Critic Taran Adarsh of Bollywood Hungama rated it 3.5/5 and noted that "Tanu Weds Manu is a feel-good, light-hearted entertainer with the right dose of humor, drama and romance, besides a popular musical score and some smart dialogue that act as toppings. If you like simple, uncomplicated films that tug at your heartstrings, then chances are that you might just like this sweet little rom-com."

Nikhat Kazmi, from Times of India stated "the first thing that strikes you about Tanu Weds Manu is a striking sense of familiarity. It wasn't long before you saw Shahid Kapoor playing a similar sacrificial lover to Kareena Kapoor in Jab We Met. But the deja vu doesn't last long. For despite the predictable – and paper-thin – storyline, the film manages to hook you with its sheer atmospherics. Fun while it lasts, Tanu Weds Manu throws up Bollywood's newest obsession – small town girls and their gunas (values) – once again. A meatier storyline and a less messed-up climax would have worked wonders for the film."

Anupama Chopra from NDTV gave 2.5/5 and noted "Though the director picked up an interesting subject, he has not succeeded in executing his story effectively on screen – there are not enough laughs in the film. But there is something missing to make it a perfect romantic comedy. If you are looking for a great romantic comedy, this is not the one, but watch it for Madhavan and his chemistry with Dobriyal."

Critic Sukanya Verma from Rediff gave it a 3/5 rating explaining "Tanu Weds Manu is a pleasant experience for most part. Sharma fails to maintain the zing till the very end though. A disappointing, lengthy and gabby third-act makes Tanu Weds Manu's running time of 2 hours and 15 minutes longer than it is. It doesn't take offence at anything but will charm you anyway.

Monica Chopra from Sify rated 3/5 and mentioned "What's not to like? There's the shaadi-baaraat, the romance, lovely clothes, and the atmospherics that transport you into another world.Yes, the film is cliché-ridden, has elements of rom-coms like Jab We Met, and Shergill's character-track doesn't quite add up, but the film isn't aiming for anything more than a one-time watch entertainer. Anand L Rai (Thodi Life Thoda Magic, Strangers) makes a sweet romantic comedy that'll have you smiling as you leave the theatre."

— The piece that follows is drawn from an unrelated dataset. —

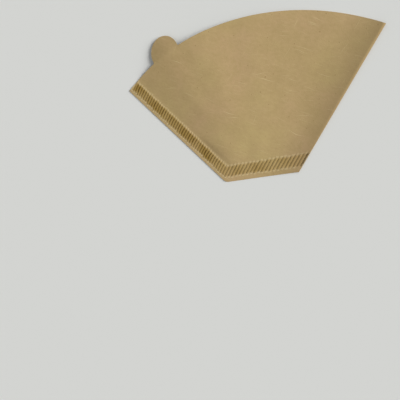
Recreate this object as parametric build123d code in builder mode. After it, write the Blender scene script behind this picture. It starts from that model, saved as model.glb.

Rajeev Masand of CNN IBN gave it a 2 star-rating explaining "Tanu Weds Manu isn't all bad. There are portions in the first-half that are enjoyable. But held together by a fractured script, they fail to take good shape."

===Box-office===
Tanu Weds Manu collected Rs. 185 million in its first week of release. The film held up well in its second week with collections of around Rs. 85.0 million. Its 2-week total was Rs. 272.5 million nett. Its business was steady in the third week with around Rs. 50 million nett which took the collections to Rs. 322.5 million nett in 3 weeks. In the fourth week, the film collected Rs. 35.0 million nett taking its 4-week collections to Rs. 360 million nett.

== Accolades ==

| Award Ceremony | Category | Recipient | Result | Ref |
| 57th Filmfare Awards | Best Supporting Actress | Swara Bhaskar | Nominated |  |
| R. D. Burman Award | Krsna Solo | Won |
| 4th Mirchi Music Awards | Upcoming Female Vocalist of The Year | Ujjaini Mukherjee (for "Manu Bhaiya") | Nominated |  |
| Upcoming Music Composer of The Year | Krsna Solo (for "Jugni") | Nominated |
| Song representing Sufi tradition | "Rangrez" | Nominated |
| 2012 Zee Cine Awards | Best Actor in a Supporting Role – Female | Swara Bhaskar | Won |  |
| 13th IIFA Awards | Best Actress | Kangana Ranaut | Nominated |  |
| Best Supporting Actress | Swara Bhaskar | Nominated |
| Best Performance In A Comic Role | Deepak Dobriyal | Nominated |
| Best Story | Himanshu Sharma | Nominated |
| 18th Screen awards | Best Actor | R. Madhavan | Nominated |  |
| Best Actress | Kangana Ranaut | Nominated |
| Best Supporting Actress | Swara Bhaskar | Nominated |
| Best Music Director | Krsna Solo | Nominated |
| Best Dialogue | Himanshu Sharma | Nominated |

==Remake==
Tanu Weds Manu was remade in Telugu as Mr. Pellikoduku with actress Isha Chawla along with South Indian actor Sunil.

==Sequel==
Following the positive response from Tanu Weds Manu, the team considered making a sequel to carry a story forward showing the next chapter of the couple's life. The sequel titled Tanu Weds Manu Returns was released on 22 May 2015. The film received positive reviews from critics, with particular praise directed towards Ranaut's performance.. It was a super-hit at the box-office with the worldwide collection of ₹252 crore.